Family members refused to take sick relatives to hospitals, Kaushik said, fearing they wouldn't be able to see their kin once inside. Instead, they treated sick relatives at home. The hospitals were mostly overrun anyway.
"I am helpless. They are helpless," he said. "If I don't burn them, who would? My heart says I should do everything to allow the soul to leave the body."
Down the street, Radhe Shyam, a local representative of Delhi's ruling Aam Aadmi Party, got Covid in November. He said that all the political parties in India had failed the people of the neighbourhood.
"Modi said you'll get food, but nobody got it because they have no ration cards," said Shyam, 45, referring to Prime Minister Narendra Modi. The city's top official, Arvind Kejriwal, "doesn't know how to save the people of Delhi" because there aren't enough doctors in hospitals, he said.

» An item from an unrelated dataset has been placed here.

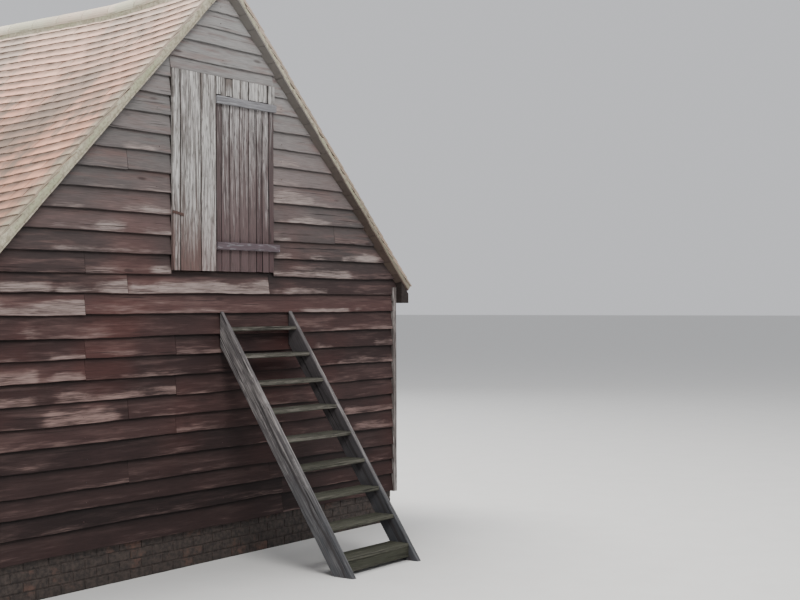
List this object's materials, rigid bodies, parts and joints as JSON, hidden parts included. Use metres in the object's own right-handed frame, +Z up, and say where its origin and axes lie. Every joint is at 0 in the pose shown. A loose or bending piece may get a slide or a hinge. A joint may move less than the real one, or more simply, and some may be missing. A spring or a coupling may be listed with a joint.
{
  "type": "oast house stowage building",
  "caption": "Weatherboarded timber-framed oast stowage with a steep plain-tiled roof, tilted verges, a boarded loft loading door and open-tread steps.",
  "frame": {"origin": "ground level, in the middle of the front gable's wall: the point of the flat face mount named base", "axes": "+X across the front gable to the right, +Y back along the ridge, +Z up"},
  "size_m": [5.135, 9.8831, 4.8269],
  "materials": {
    "tarred_brick": "brickwork painted with black tar, worn",
    "frame_oak": "sawn and hewn oak, dry and dull",
    "floor_boards": "worn floor boards",
    "roof_tiles": "handmade plain clay tiles, weathered",
    "verge_mortar": "pale lime mortar with lichen",
    "ridge_tiles": "half round clay ridge tiles with lichen",
    "tarred_boards": "tarred weatherboards, worn to grey wood in patches",
    "corner_wood": "weathered grey softwood",
    "door_boards": "weathered silver grey boards",
    "door_rails": "blue grey weathered wood",
    "step_wood": "blue grey weathered wood with splits",
    "tread_wood": "green brown worn boards"
  },
  "bodies": {
    "root": {"plinth_ends": "tarred_brick", "plinth_sides": "tarred_brick", "sole_plates": "frame_oak", "end_sole_plates": "frame_oak", "corner_posts": "frame_oak", "side_posts": "frame_oak", "side_studs": "frame_oak", "front_studs": "frame_oak", "back_studs": "frame_oak", "wall_plates": "frame_oak", "tie_beams": "frame_oak", "floor_joists": "frame_oak", "loft_floor": "floor_boards", "front_gable_studs": "frame_oak", "back_gable_studs": "frame_oak", "rafters_left": "frame_oak", "rafters_right": "frame_oak", "collars": "frame_oak", "purlins": "frame_oak", "ridge_board": "frame_oak", "verge_packers": "frame_oak", "roof_left": "roof_tiles", "roof_right": "roof_tiles", "front_verge": "verge_mortar", "back_verge": "verge_mortar", "ridge_tiles": "ridge_tiles", "soffit_boards": "tarred_boards", "front_wall_lower": "tarred_boards", "front_wall_left": "tarred_boards", "front_wall_right": "tarred_boards", "front_wall_top": "tarred_boards", "back_wall": "tarred_boards", "left_wall": "tarred_boards", "right_wall": "tarred_boards", "corner_boards": "corner_wood", "fixed_leaf": "door_boards", "door_header": "door_boards", "hung_leaf": "door_boards", "upper_rail": "door_rails", "lower_rail": "door_rails", "door_posts": "tarred_boards", "left_string": "step_wood", "right_string": "step_wood", "treads": "tread_wood", "foot_board": "tread_wood"}
  },
  "joints": []
}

But what hurt him the most, he said, was seeing the way the politicians abandoned the people, especially the poor. The local member of the legislative assembly, Gulab Singh, who represents the neighbourhood as a member of the Aam Aadmi Party, hasn't been seen here in at least a year.
"He doesn't even pick up the calls," Shyam said.

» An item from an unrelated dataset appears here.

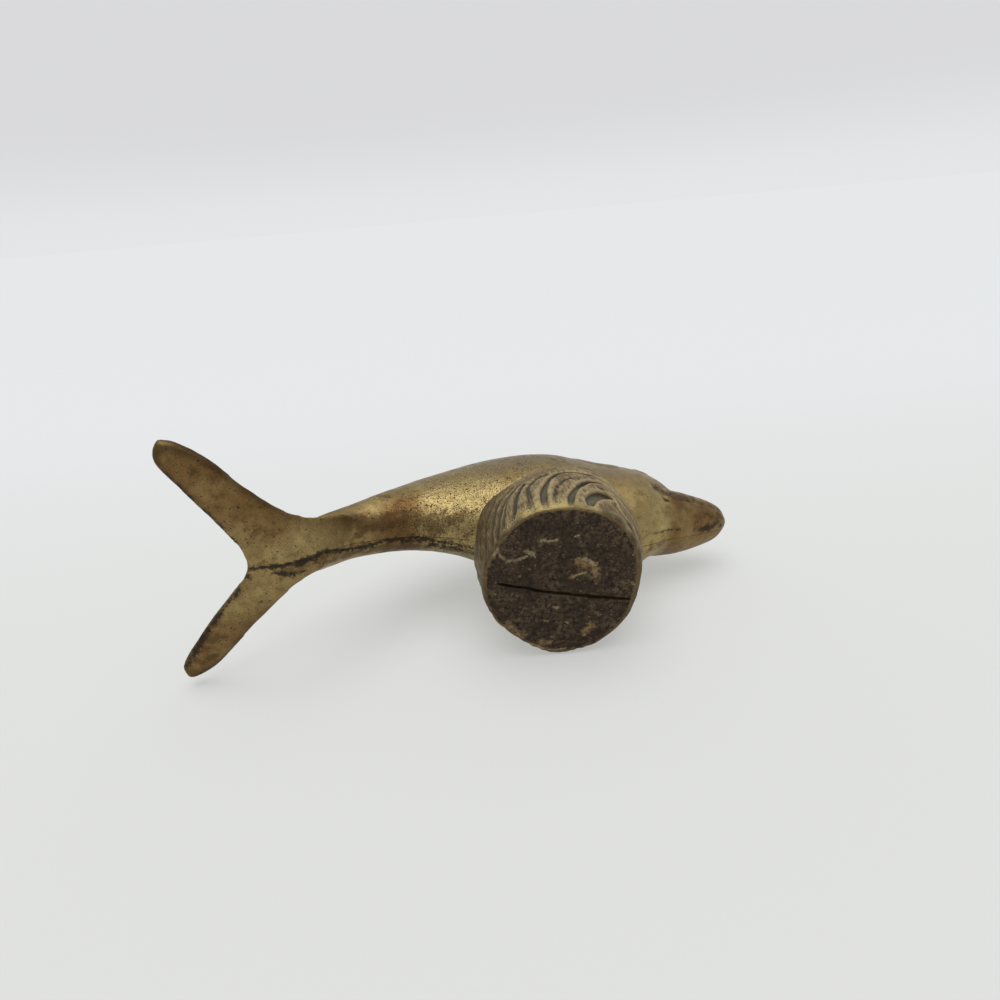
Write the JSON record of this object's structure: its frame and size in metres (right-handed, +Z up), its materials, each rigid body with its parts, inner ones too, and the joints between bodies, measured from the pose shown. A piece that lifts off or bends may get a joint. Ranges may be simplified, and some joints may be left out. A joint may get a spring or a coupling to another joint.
{
  "type": "brass dolphin figurine",
  "caption": "Small cast brass dolphin riding a breaking wave, a free-standing ornament with a flat felt pad under its base.",
  "frame": {"origin": "bottom centre of the whole figurine's box, on the surface that the pad stands on", "axes": "+X from the tail to the beak, +Y towards the dolphin's left side, +Z up"},
  "size_m": [0.1492, 0.0658, 0.0738],
  "materials": {
    "polished_brass": "aged polish, olive and brown patina with fine pits",
    "carved_brass": "matte carved brass, dark in the grooves",
    "seam_braze": "dark tarnished seam",
    "felt": "worn dark brown felt with glue specks"
  },
  "bodies": {
    "root": {"right_dolphin_casting": "polished_brass", "left_dolphin_casting": "polished_brass", "dolphin_seam_braze": "seam_braze", "right_wave_casting": "carved_brass", "left_wave_casting": "carved_brass", "wave_seam_braze": "seam_braze", "back_fin": "polished_brass", "right_flipper": "polished_brass", "left_flipper": "polished_brass", "base_pad": "felt"}
  },
  "joints": []
}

In an interview, Singh said that he hadn't been able to make a visit to the neighbourhood because he had been busy expanding the party's footprint in the state of Gujarat. Party workers are planning to start distributing food in Nangli Vihar in the next few days, he said.
Stirrings of activity
The neighbourhood, which has become more or less desolate throughout the day, now comes to life during market evenings on Tuesday and Friday. Neon-lit carts sell everything from underwear to slippers to vegetables.
During the rest of the week, most shops in the neighbourhood are shuttered because of the lockdown. One urban square alone has more than a dozen: the local hardware store, a photo studio, the stationery shop that also sold kites.
But there are also fewer shoppers. The dairy business, the main source of income for many people in Nangli Vihar, has seen sales drop by half.
Meera Devi, 28, has been selling vegetables at the street market since she lost her job as a security guard last year, when the onset of the coronavirus prompted the government to impose a nationwide lockdown.
Frustrated after a recent, difficult evening trying to sell her produce, she fed more than 50 pounds of gourds to the cows. Still, she has no plans to stop. "Am I not scared of the virus?" she said. "I am very scared! But I have no choice."
Up the street, the Royal Book Depot sells notebooks, pens and ring binders. Ajay Pal Singh, the owner, and his entire family got Covid in April. A few weeks later, his next door neighbour, Ajit Jain, became severely ill.
Almost a week later, when Jain was being discharged from the hospital, his family couldn't find anyone to drive their car to bring him home. Ajay Singh, almost recovered, volunteered. "I thought, 'Why can't I help someone?'"
Just a block away, on Street No. 3, is a Hindu temple. Satya Prakash Vashisht, the 72-year-old priest who runs the temple, said many residents have come to him for advice.
"People are extremely scared," he said. "Their faith in themselves and the future has completely shattered."
Vashisht said he has been working with the people in his neighbourhood who have lost family members and loved ones to the virus. "They ask, 'When will this disease end? What will the future look like?'"
Vashisht has no answers. "I am unable to help them," he said. "I just can't."